Your task - Your task is to quote, unchanged, only the lines from the one with "Reconstruct the object" through the one with "wasm.setup();", both ends included.

Raw data -
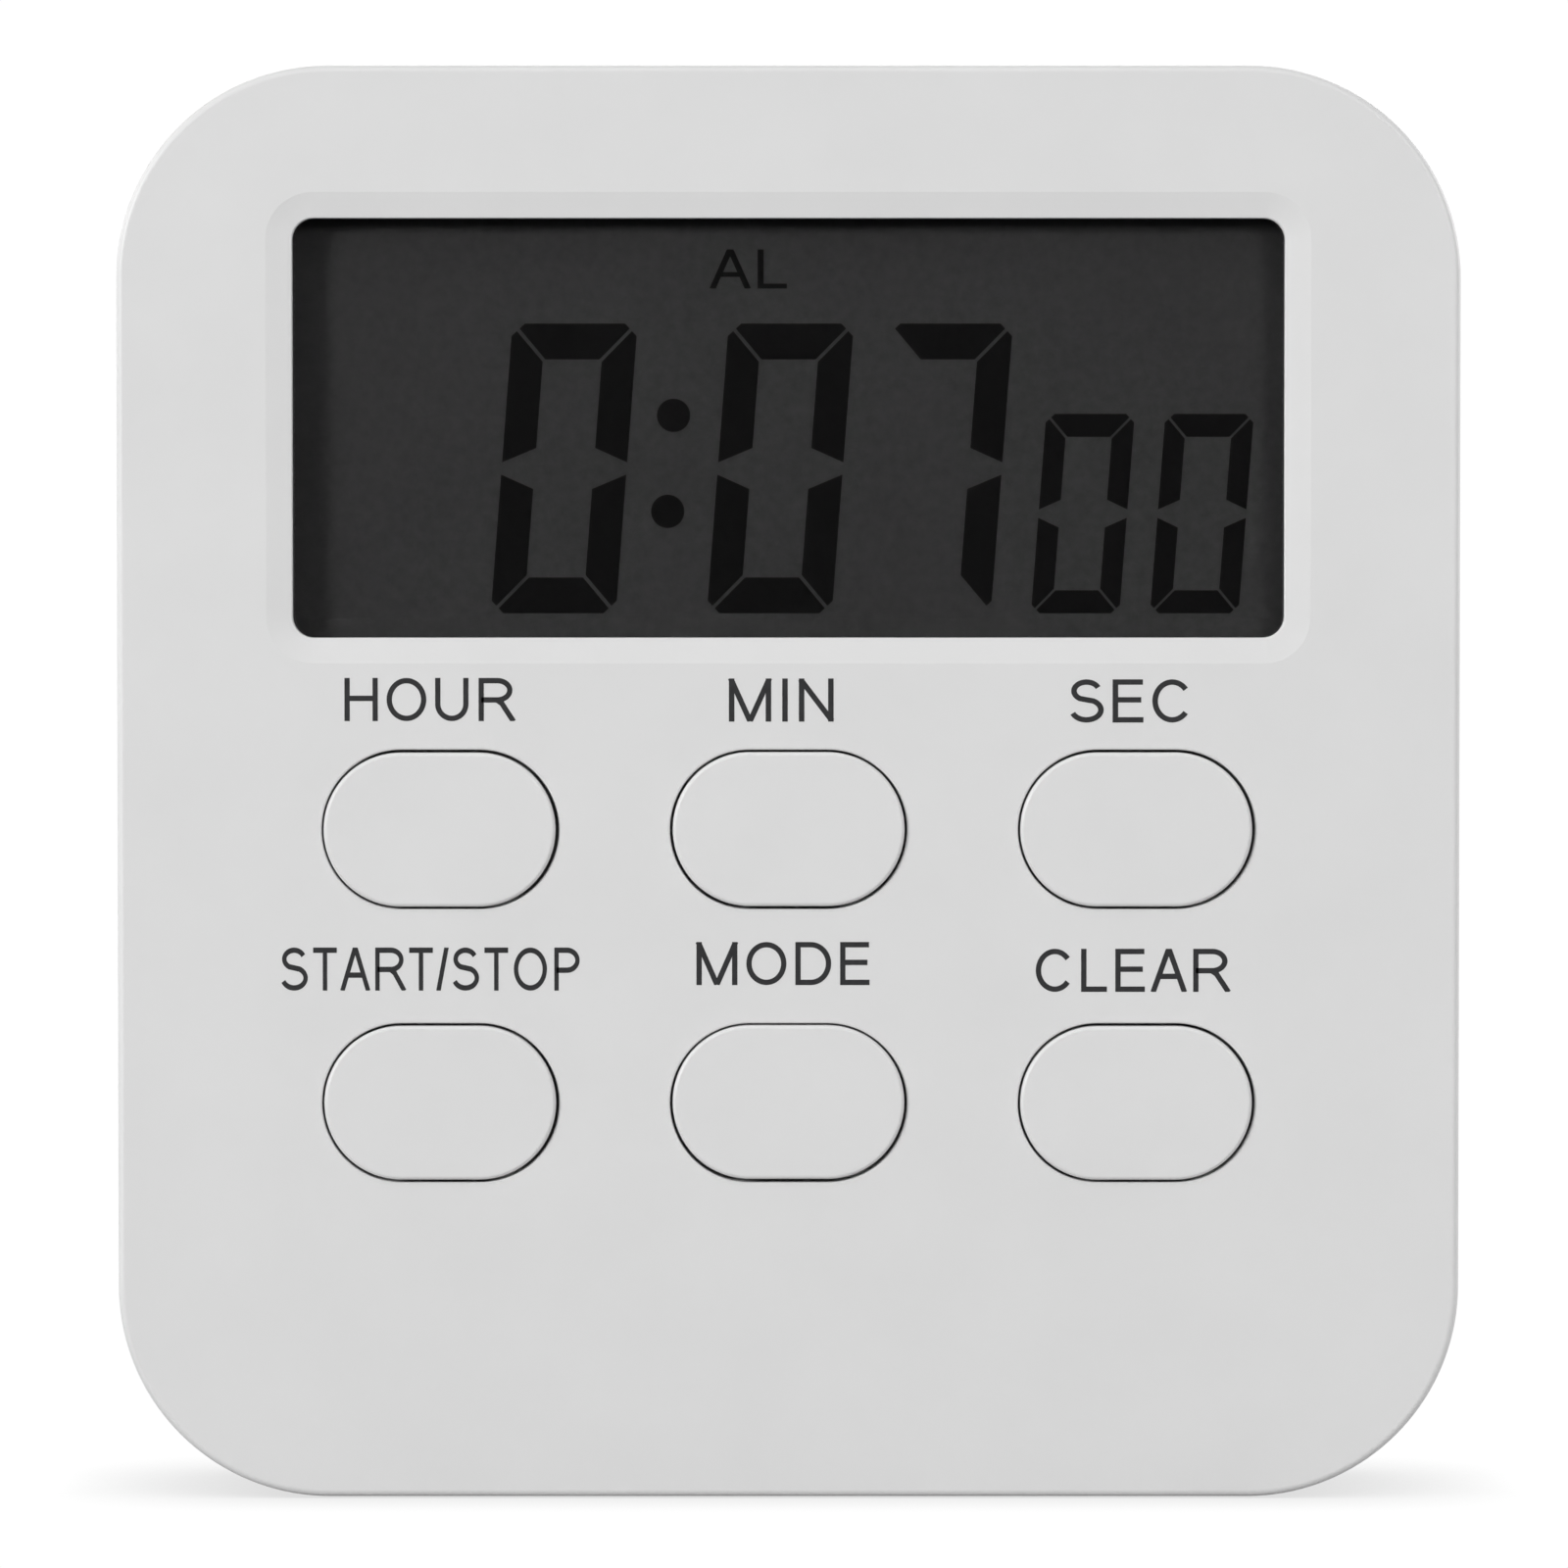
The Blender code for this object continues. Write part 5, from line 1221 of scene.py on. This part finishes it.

---

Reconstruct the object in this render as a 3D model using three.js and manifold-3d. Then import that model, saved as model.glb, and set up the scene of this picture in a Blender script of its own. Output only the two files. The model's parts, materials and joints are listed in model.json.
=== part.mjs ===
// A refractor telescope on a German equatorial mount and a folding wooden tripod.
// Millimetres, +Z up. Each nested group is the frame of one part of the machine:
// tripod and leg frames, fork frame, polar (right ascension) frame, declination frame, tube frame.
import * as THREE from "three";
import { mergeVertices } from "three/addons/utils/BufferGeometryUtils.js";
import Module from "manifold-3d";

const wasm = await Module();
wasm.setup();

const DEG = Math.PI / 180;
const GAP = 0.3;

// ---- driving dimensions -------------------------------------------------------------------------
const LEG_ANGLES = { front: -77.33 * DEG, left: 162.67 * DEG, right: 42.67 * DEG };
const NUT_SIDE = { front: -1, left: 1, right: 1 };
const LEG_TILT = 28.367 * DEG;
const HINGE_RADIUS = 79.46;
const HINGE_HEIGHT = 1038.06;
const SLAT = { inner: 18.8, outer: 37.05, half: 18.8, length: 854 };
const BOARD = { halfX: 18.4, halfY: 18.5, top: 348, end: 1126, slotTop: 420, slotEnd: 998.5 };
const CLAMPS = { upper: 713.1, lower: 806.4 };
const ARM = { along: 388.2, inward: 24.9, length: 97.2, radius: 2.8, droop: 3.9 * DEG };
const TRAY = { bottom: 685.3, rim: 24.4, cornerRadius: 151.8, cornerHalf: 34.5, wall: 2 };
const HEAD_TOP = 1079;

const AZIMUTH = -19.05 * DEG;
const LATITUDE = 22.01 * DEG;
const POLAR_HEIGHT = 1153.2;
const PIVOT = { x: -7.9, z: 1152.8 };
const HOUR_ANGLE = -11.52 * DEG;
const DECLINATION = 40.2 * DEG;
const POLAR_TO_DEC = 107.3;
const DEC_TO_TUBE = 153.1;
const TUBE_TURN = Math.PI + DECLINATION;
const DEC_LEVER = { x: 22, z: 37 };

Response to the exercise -
Reconstruct the object in this render as a 3D model using three.js and manifold-3d. Then import that model, saved as model.glb, and set up the scene of this picture in a Blender script of its own. Output only the two files. The model's parts, materials and joints are listed in model.json.
=== part.mjs ===
// A refractor telescope on a German equatorial mount and a folding wooden tripod.
// Millimetres, +Z up. Each nested group is the frame of one part of the machine:
// tripod and leg frames, fork frame, polar (right ascension) frame, declination frame, tube frame.
import * as THREE from "three";
import { mergeVertices } from "three/addons/utils/BufferGeometryUtils.js";
import Module from "manifold-3d";

const wasm = await Module();
wasm.setup();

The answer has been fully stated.